For $\vec E(\vec r) =\hat r E_r(r)=\hat r\frac{\lambda}{2\pi \epsilon_0\,r}$, we have

$$\phi(\vec r)-\phi(\vec r_0)=\int_{\vec r}^{\vec r_0} \hat r\frac{\lambda}{2\pi \epsilon_0 r}\cdot \hat r dr=-\frac{\lambda}{2\pi \epsilon_0}\log(r/r_0)$$

where we took the integration path along the straight line radial path from $r_0$ to $r$. There is no contribution to the integral from any path of constant $r$ since the electric field has only a radial component (i.e., $\vec E \cdot \hat \theta r d\theta =0$).

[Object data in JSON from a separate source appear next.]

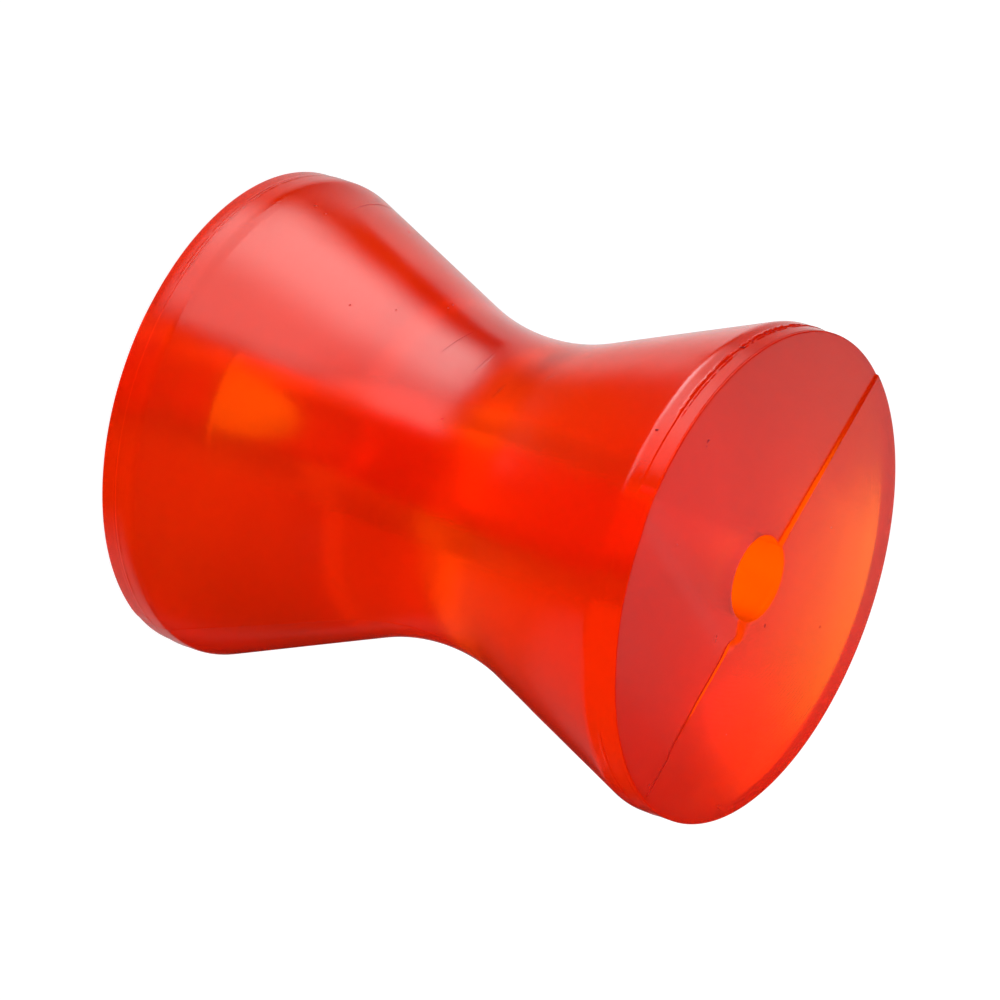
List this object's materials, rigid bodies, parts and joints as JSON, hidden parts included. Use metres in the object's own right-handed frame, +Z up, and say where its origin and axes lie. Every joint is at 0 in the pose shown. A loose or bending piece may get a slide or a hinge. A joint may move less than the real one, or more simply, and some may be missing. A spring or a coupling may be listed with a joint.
{
  "type": "boat trailer roller",
  "caption": "Spool-shaped bow roller of clear red-orange polyurethane, with a hollow waist to centre the bow and a plain through bore for its axle.",
  "frame": {"origin": "centre of the bore on the bottom end face", "axes": "+Z up the bore. The side mould's parting plane is Y = 0, and the trimmed, lower half of the top end is on -Y"},
  "size_m": [0.0828, 0.0828, 0.1016],
  "materials": {
    "polyurethane": "clear red-orange cast polyurethane: glossy moulded sides, a duller trimmed end"
  },
  "bodies": {
    "root": {"roller": "polyurethane"}
  },
  "joints": []
}
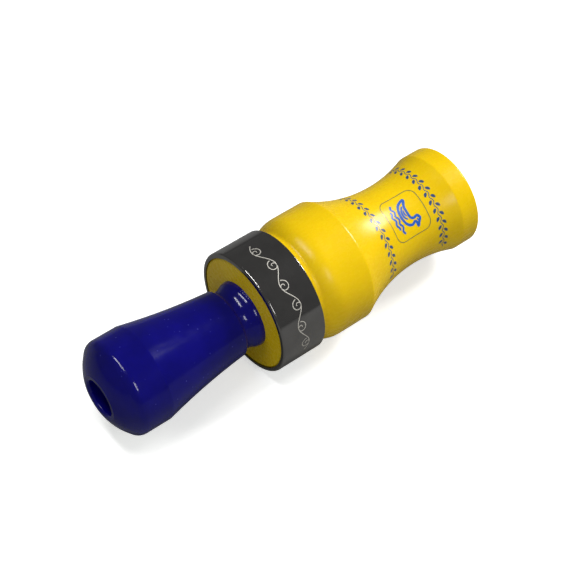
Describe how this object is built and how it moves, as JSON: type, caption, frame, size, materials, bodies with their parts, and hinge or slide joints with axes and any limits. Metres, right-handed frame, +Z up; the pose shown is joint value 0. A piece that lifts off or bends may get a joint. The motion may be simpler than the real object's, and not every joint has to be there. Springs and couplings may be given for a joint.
{
  "type": "duck call",
  "caption": "Turned acrylic waterfowl call: flared barrel with a pressed metal band, and a sealed insert with a bell, tone board, reeds and cork wedge.",
  "frame": {"origin": "under the middle of the call's length, on the surface that its shoulder lies on", "axes": "+X along the call to the mouthpiece, +Z up; the reeds are on the +Z side of the insert"},
  "size_m": [0.1226, 0.0374, 0.0375],
  "materials": {
    "barrel_acrylic": "polished opaque yellow acrylic with a printed emblem",
    "band_metal": "polished gunmetal anodising with pale engraved lines",
    "insert_acrylic": "polished deep blue acrylic, slightly translucent",
    "seal_rubber": "matt black rubber",
    "reed_film": "translucent polyester film with a satin face",
    "wedge_cork": "cut cork with dark pores"
  },
  "bodies": {
    "barrel": {"barrel": "barrel_acrylic", "band": "band_metal"},
    "seals": {"o_ring_front": "seal_rubber", "o_ring_rear": "seal_rubber"},
    "insert": {"insert": "insert_acrylic"},
    "long_reed": {"long_reed": "reed_film"},
    "short_reed": {"short_reed": "reed_film"},
    "wedge": {"wedge": "wedge_cork"}
  },
  "joints": [
    {"name": "insert_pull", "type": "slide", "parent": "barrel", "child": "seals", "axis": [-1, 0, 0], "range_m": [0, 0.068]},
    {"name": "insert_turn", "type": "hinge", "parent": "seals", "child": "insert", "pos_m": [-0.00875, 0, 0.01875], "axis": [-1, 0, 0], "continuous": true},
    {"name": "long_reed_flex", "type": "hinge", "parent": "insert", "child": "long_reed", "pos_m": [0.00925, 0, 0.01995], "axis": [0, 1, 0], "range_deg": [-1, 2], "stiffness_Nm_per_rad": 0.0175, "deforming": ["long_reed"]},
    {"name": "short_reed_flex", "type": "hinge", "parent": "insert", "child": "short_reed", "pos_m": [0.00925, 0, 0.01995], "axis": [0, 1, 0], "range_deg": [-1, 2], "stiffness_Nm_per_rad": 0.0071, "deforming": ["short_reed"]},
    {"name": "wedge_pull", "type": "slide", "parent": "insert", "child": "wedge", "axis": [1, 0, 0], "range_m": [0, 0.013]}
  ],
  "couplings": [
    {"joint": "short_reed_flex", "follows": "long_reed_flex", "ratio": 1}
  ]
}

Inasmuch as the scalar potential is relative to within an additive constant, we may write

$$\phi(\vec r)=-\frac{\lambda}{2\pi \epsilon_0}\log r \tag1$$

NOTE:

We can easily verify that

$$\vec E=-\nabla \phi \tag 2$$

Note that in $(1)$, we tacitly set $\phi(\vec r_0)=\frac{\lambda}{2\pi \epsilon_0} \log r_0$. Regardless of this choice, the relationship $(2)$ holds.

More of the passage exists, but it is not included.